- Your objective
Set down word for word each line from the start of the listing through the line that contains "stop_low, stop_high = 188.0, 191.0", both included.

- Source data

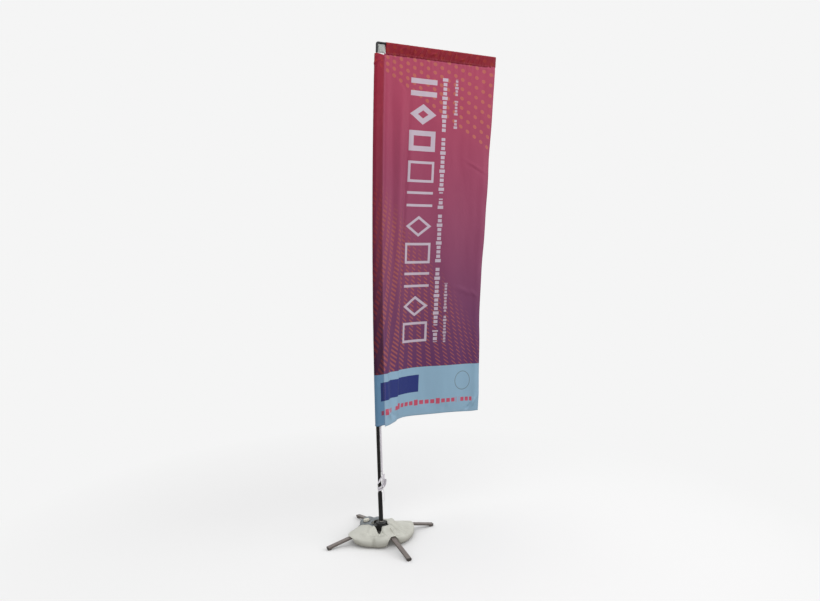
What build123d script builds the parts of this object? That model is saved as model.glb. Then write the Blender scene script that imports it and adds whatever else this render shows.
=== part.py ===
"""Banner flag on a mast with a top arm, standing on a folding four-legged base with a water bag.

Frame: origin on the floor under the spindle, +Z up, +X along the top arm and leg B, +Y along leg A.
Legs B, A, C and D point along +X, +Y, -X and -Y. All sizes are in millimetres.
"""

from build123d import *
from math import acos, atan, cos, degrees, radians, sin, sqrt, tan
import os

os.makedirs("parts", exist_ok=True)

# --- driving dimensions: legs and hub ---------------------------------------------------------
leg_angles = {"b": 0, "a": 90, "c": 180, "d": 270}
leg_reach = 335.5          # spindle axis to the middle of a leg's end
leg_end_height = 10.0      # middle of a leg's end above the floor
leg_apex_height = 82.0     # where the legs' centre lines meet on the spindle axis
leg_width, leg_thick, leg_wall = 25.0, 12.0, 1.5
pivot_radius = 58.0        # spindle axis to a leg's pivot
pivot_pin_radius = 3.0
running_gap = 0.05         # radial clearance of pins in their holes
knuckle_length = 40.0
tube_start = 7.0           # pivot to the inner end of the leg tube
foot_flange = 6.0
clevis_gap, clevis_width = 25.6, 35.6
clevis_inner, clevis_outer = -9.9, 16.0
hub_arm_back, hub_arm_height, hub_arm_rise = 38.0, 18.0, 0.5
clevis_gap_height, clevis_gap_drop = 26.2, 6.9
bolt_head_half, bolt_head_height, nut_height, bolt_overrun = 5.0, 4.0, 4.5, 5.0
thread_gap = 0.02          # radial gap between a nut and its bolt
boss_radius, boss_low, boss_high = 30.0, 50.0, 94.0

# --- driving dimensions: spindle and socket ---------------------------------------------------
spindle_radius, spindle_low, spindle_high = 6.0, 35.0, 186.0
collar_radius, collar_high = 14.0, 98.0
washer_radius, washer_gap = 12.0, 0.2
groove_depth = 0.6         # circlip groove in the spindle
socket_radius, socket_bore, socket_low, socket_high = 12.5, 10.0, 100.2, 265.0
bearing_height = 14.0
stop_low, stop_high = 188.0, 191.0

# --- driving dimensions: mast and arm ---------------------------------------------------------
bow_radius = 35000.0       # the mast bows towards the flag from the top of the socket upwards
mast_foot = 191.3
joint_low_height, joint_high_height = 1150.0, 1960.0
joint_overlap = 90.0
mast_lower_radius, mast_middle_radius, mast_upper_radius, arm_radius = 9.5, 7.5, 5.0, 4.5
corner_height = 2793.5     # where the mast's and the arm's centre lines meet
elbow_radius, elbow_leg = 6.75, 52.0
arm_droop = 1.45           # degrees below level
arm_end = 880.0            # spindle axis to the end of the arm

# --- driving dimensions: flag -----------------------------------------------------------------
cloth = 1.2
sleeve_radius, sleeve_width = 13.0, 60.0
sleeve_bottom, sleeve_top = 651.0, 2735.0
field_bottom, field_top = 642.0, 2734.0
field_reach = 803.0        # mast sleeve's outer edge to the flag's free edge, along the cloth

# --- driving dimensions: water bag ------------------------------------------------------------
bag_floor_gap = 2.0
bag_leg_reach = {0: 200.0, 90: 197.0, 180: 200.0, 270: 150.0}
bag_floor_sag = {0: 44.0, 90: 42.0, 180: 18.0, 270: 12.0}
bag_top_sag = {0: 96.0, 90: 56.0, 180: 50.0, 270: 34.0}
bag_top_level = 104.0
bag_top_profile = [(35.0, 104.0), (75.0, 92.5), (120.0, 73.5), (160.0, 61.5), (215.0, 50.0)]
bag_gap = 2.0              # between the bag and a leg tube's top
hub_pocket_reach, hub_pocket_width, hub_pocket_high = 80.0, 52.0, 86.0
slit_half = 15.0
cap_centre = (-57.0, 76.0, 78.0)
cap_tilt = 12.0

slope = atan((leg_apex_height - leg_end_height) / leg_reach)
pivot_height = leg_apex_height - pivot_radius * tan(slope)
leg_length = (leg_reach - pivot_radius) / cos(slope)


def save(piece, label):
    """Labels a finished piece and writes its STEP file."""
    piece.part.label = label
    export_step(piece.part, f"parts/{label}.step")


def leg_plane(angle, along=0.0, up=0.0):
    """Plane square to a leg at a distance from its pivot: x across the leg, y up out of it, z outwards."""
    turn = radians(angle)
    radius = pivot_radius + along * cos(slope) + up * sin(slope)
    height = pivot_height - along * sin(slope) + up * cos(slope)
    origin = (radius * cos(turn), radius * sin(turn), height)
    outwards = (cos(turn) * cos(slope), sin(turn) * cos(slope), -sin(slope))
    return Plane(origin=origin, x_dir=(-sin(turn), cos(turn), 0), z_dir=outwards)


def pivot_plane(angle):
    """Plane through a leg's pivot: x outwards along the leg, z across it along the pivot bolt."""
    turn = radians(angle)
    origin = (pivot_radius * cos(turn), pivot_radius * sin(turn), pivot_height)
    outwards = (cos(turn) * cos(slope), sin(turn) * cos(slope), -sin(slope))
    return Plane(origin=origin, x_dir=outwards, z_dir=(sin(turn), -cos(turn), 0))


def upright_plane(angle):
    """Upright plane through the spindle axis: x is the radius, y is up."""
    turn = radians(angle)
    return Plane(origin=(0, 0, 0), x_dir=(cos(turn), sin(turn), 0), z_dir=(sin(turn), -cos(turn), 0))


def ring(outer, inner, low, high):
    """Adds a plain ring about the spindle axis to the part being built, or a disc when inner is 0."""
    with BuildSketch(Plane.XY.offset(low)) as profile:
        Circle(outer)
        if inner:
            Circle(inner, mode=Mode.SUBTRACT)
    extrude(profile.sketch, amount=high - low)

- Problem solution
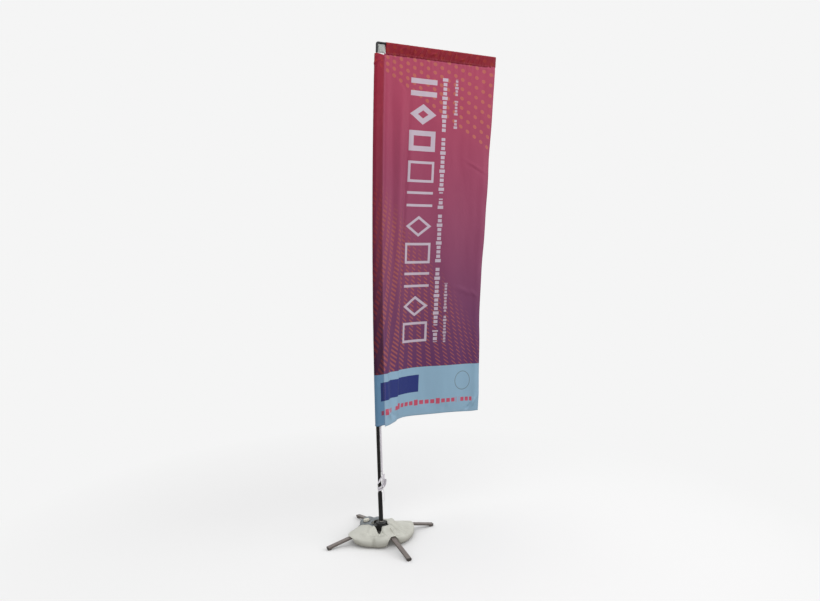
What build123d script builds the parts of this object? That model is saved as model.glb. Then write the Blender scene script that imports it and adds whatever else this render shows.
=== part.py ===
"""Banner flag on a mast with a top arm, standing on a folding four-legged base with a water bag.

Frame: origin on the floor under the spindle, +Z up, +X along the top arm and leg B, +Y along leg A.
Legs B, A, C and D point along +X, +Y, -X and -Y. All sizes are in millimetres.
"""

from build123d import *
from math import acos, atan, cos, degrees, radians, sin, sqrt, tan
import os

os.makedirs("parts", exist_ok=True)

# --- driving dimensions: legs and hub ---------------------------------------------------------
leg_angles = {"b": 0, "a": 90, "c": 180, "d": 270}
leg_reach = 335.5          # spindle axis to the middle of a leg's end
leg_end_height = 10.0      # middle of a leg's end above the floor
leg_apex_height = 82.0     # where the legs' centre lines meet on the spindle axis
leg_width, leg_thick, leg_wall = 25.0, 12.0, 1.5
pivot_radius = 58.0        # spindle axis to a leg's pivot
pivot_pin_radius = 3.0
running_gap = 0.05         # radial clearance of pins in their holes
knuckle_length = 40.0
tube_start = 7.0           # pivot to the inner end of the leg tube
foot_flange = 6.0
clevis_gap, clevis_width = 25.6, 35.6
clevis_inner, clevis_outer = -9.9, 16.0
hub_arm_back, hub_arm_height, hub_arm_rise = 38.0, 18.0, 0.5
clevis_gap_height, clevis_gap_drop = 26.2, 6.9
bolt_head_half, bolt_head_height, nut_height, bolt_overrun = 5.0, 4.0, 4.5, 5.0
thread_gap = 0.02          # radial gap between a nut and its bolt
boss_radius, boss_low, boss_high = 30.0, 50.0, 94.0

# --- driving dimensions: spindle and socket ---------------------------------------------------
spindle_radius, spindle_low, spindle_high = 6.0, 35.0, 186.0
collar_radius, collar_high = 14.0, 98.0
washer_radius, washer_gap = 12.0, 0.2
groove_depth = 0.6         # circlip groove in the spindle
socket_radius, socket_bore, socket_low, socket_high = 12.5, 10.0, 100.2, 265.0
bearing_height = 14.0
stop_low, stop_high = 188.0, 191.0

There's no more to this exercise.